In a hadith in Bukhari (hadith 7047), the Holy Prophet has related a lengthy dream of his. One part of that dream is that he saw a very tall man in a garden, who was so tall that his head reached heaven and could not be seen. This man was surrounded by a large number of children, so many that the Holy Prophet says he had never seen so many children. In the dream the Holy Prophet was told that the man was Abraham and the children around him were those who had died while still in their natural state or fitrah. In other words, they had died in childhood before they were grown up enough to be held res­ponsible for their actions, and they were in Paradise with Abraham. Some Muslims asked the Holy Prophet: “What about the children of the idol-worshippers?” He replied that they included those as well. The children of the idol-worshippers were also there in Paradise with Abraham. The children he saw around Abraham were all the children of mankind who had died before the age of discretion or maturity, whatever may have been the religion of their parents.

Those children were born in their particular religious communities and may have undergone ceremonies which are carried out in their religions at birth or during childhood. A child born in a Christian home may have been christened or baptised. There are also ceremonies among Jews and Hindus for the infant in its early days. When they died, their funerals would have been conducted in accordance with their own religions. They were known as Jewish, Christian or Hindu children, or to whatever community they belonged. Yet the Holy Prophet Muhammad saw all of them in the garden of heaven around Abraham. In their short lives, they had acted according to the way in which Allah had created them. They did not have the power or choice to defy the will of God and rebel against it. In fact, nothing in the natural world around us can choose to defy the will of God, in the way that an adult human can.

Islam therefore teaches that a child is born pure, and not with a sinful nature and does not inherit the sins of his ancestors. Also, it does not come burdened with any record of a past life and there are no sins leftover from a previous existence for which it will face punishment in this life.
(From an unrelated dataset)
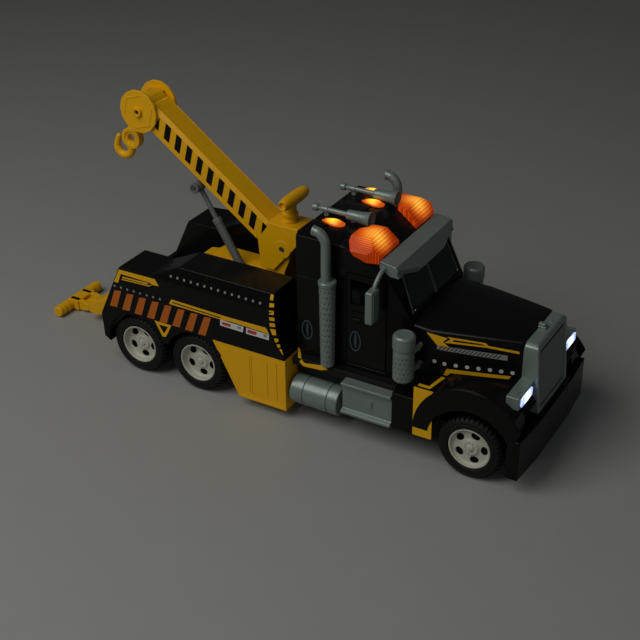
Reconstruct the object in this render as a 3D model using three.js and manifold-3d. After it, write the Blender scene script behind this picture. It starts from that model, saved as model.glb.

He or she is born with a clean, fresh record.

There is a well-known saying of the Holy Prophet Muhammad:

“Every child is born conforming to nature (fitrah). It is his parents who make him Jewish or Christian or Magian” (Bukhari, hadith 1385).

In explanation of this hadith, Bukhari the compiler has added a note to say that by fitrah is meant Islam (hadith 4775). Now consider a child born in a Muslim household. It is obvious that his parents don’t make him into a non-Muslim; on the contrary, most of them try hard to bring it up as a Muslim. So does it mean that the child even after growing up continues to conform to its true human nature that it had at birth? Do we see that those who were born in Muslim homes continue to obey Allah, instinc­tive­ly and automatically, by their very nature and they are innocent of any disobedience of Allah or any wrong-doing, and retain the innocence of childhood all their lives? Because this is the Islam of every child’s birth. Of course we don’t see this, and it would be absurd to say so. The Islam of true human nature is followed by a child unconsciously, without the child knowing and without any effort by it. The child is not capable of holding some wrong belief or deviating from the path which God has placed in its nature to follow. When he or she grows up, he acquires the capacity to disobey Allah and has to make a conscious effort to submit to God, and has to apply his own thinking and understanding.
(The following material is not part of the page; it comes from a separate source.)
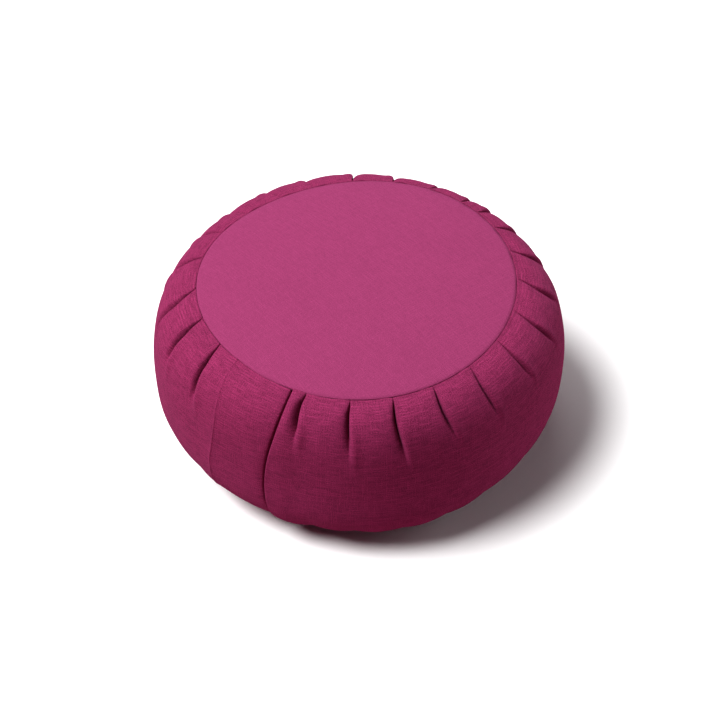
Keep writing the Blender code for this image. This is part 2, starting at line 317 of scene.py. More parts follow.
class ZafuStage(bpy.types.PropertyGroup):
    """Floor, lights and camera."""
    floor_colour: colour("Floor colour", "Colour of the plain floor", (0.86, 0.86, 0.86))
    bounce_colour: colour("Bounce colour", "Colour of the dimmer sheet that lights the underside",
                          (0.60, 0.34, 0.44))
    key_strength: share("Key strength", "Strength of the soft light at the upper left",
                        3.70, 0.0, 20.0)
    key_size: angle("Key size", "How wide the soft light is", 30.0)
    key_height: angle("Key height", "Height of the soft light above the floor", 58.5)
    key_turn: angle("Key turn", "Turn of the soft light around the cushion", 190.0)
    top_strength: share("Top strength", "Strength of the wide light high at the back",
                        0.45, 0.0, 20.0)
    side_strength: share("Side strength", "Strength of the low light at the right",
                         1.25, 0.0, 20.0)
    side_size: angle("Side size", "How wide the low light is", 36.0)
    side_height: angle("Side height", "Height of the low light above the floor", 11.0)
    side_turn: angle("Side turn", "Turn of the low light around the cushion", 20.0)
    fill_strength: share("Fill", "Strength of the even light from all around", 0.06, 0.0, 5.0)
    view_angle: angle("View angle", "Camera's field of view", 27.31)


# ------------------------------------------------------------------ shape

def smooth(amount):
    """Ease from 0 to 1."""
    amount = np.clip(amount, 0.0, 1.0)
    return amount * amount * (3.0 - 2.0 * amount)


def ramp(value, start, run):
    """Ease from 0 to 1 over a run that begins at a start."""
    return smooth((value - start) / run)


def blend(first, second, amount):
    """Value between two others."""
    return first + (second - first) * amount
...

While it is true that if the child has Muslim parents they don’t turn him into the follower of another religion, but sad to say many such parents set a bad example to their children. As a result, there are children who grow up with wrong ideas, behave badly, and even commit sins and crimes, after the example of their elders and their Muslim society, even though their parents never made them into actual non-Muslims. It is wrong for an adult Muslim, born to Muslim parents, to be smug and complacent and think that he is still acting according to the nature in which Allah created him as a baby because only non-Muslim parents turn their children away from that nature.

Another wrong conclusion has been drawn from this hadith, which is something we are seeing since the 1990s. It is claimed that when an adult non-Muslim becomes a Muslim he has “reverted” to Islam, meaning that he was born as a “Muslim” and he has now returned and come back to the religion of his birth. The fashion has developed of calling a convert to Islam as a revert to Islam. But the religion with which he was born, with which every human being is born, is of perfect submission to God in each and every respect, instinctively and intuitively, without even the slightest thought of disobeying God. Can a non-Muslim adult by embracing Islam instantly return to this state, become as innocent as a child, with no thought of sin in his mind?
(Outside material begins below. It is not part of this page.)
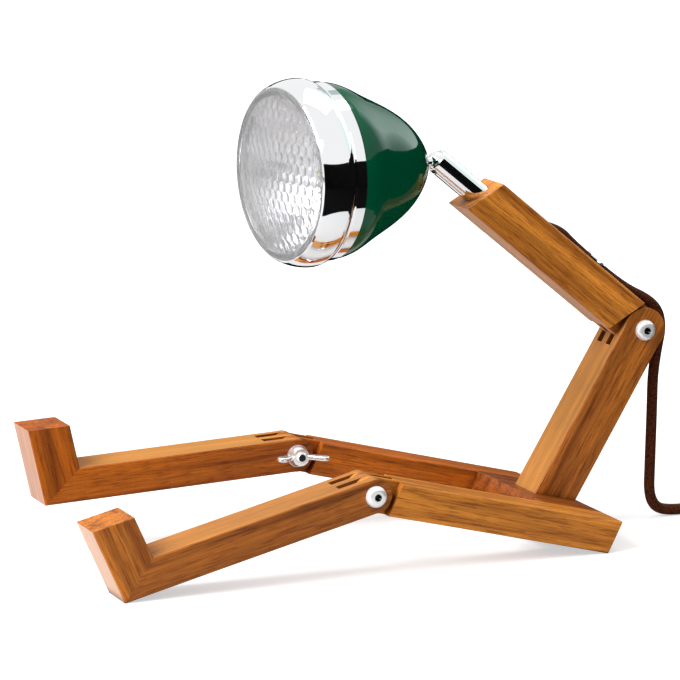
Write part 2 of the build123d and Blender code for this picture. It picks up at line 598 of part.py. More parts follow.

This description of a convert as reverting to Islam is not supported by the Quran or Hadith or the history of the spread of Islam during the Holy Prophet’s life or even afterwards. Everyone knows that people become Muslims through the Kalima Shahada, saying that I testify that there is no god but Allah and I testify that Muhammad is His Messenger. They don’t say: I revert to Islam, the religion of my birth. The Quran does not use any such term for embracing Islam which can be translated as “reverting”. When the Quran asks non-Muslims to become Muslims, it asks them to believe, to submit to God, to follow the revelation and the Prophet, etc. It does not ask them to “revert”.

In Hadith, there are numerous reports of the Holy Prophet inviting people to Islam, and reports by his Companions on how they became Muslims, but in no report do we find any mention of anyone being asked to “revert” to Islam or anyone saying, as they do now, that “I reverted” to Islam. In the Quran and Hadith if there is any word which can translated into English as “reverting”, it is usually applied to someone who has, unfortunately, reverted to unbelief after accepting Islam. The only people who can “revert” to Islam are those who were actually Muslims, who were known to people as being members of the Muslim community, then they themselves chose to leave Islam, and then they chose to become Muslims again.

To conclude, all human beings are created with a pure nature which makes them want to submit to Allah and to do good deeds. In childhood, everyone acts according to this fitrah. After growing up, it requires a hard effort by a person to follow his original fitrah. It is a struggle in which we fail at times and succeed at times, whether we were born as Muslims or accepted Islam as adults. It is only the prophets raised by Allah who are innocent and true to their in-born fitrah all their lives.

So may Allah enable us all to refrain from making claims of superiority over others and to do the best we can in terms of our deeds, Ameen.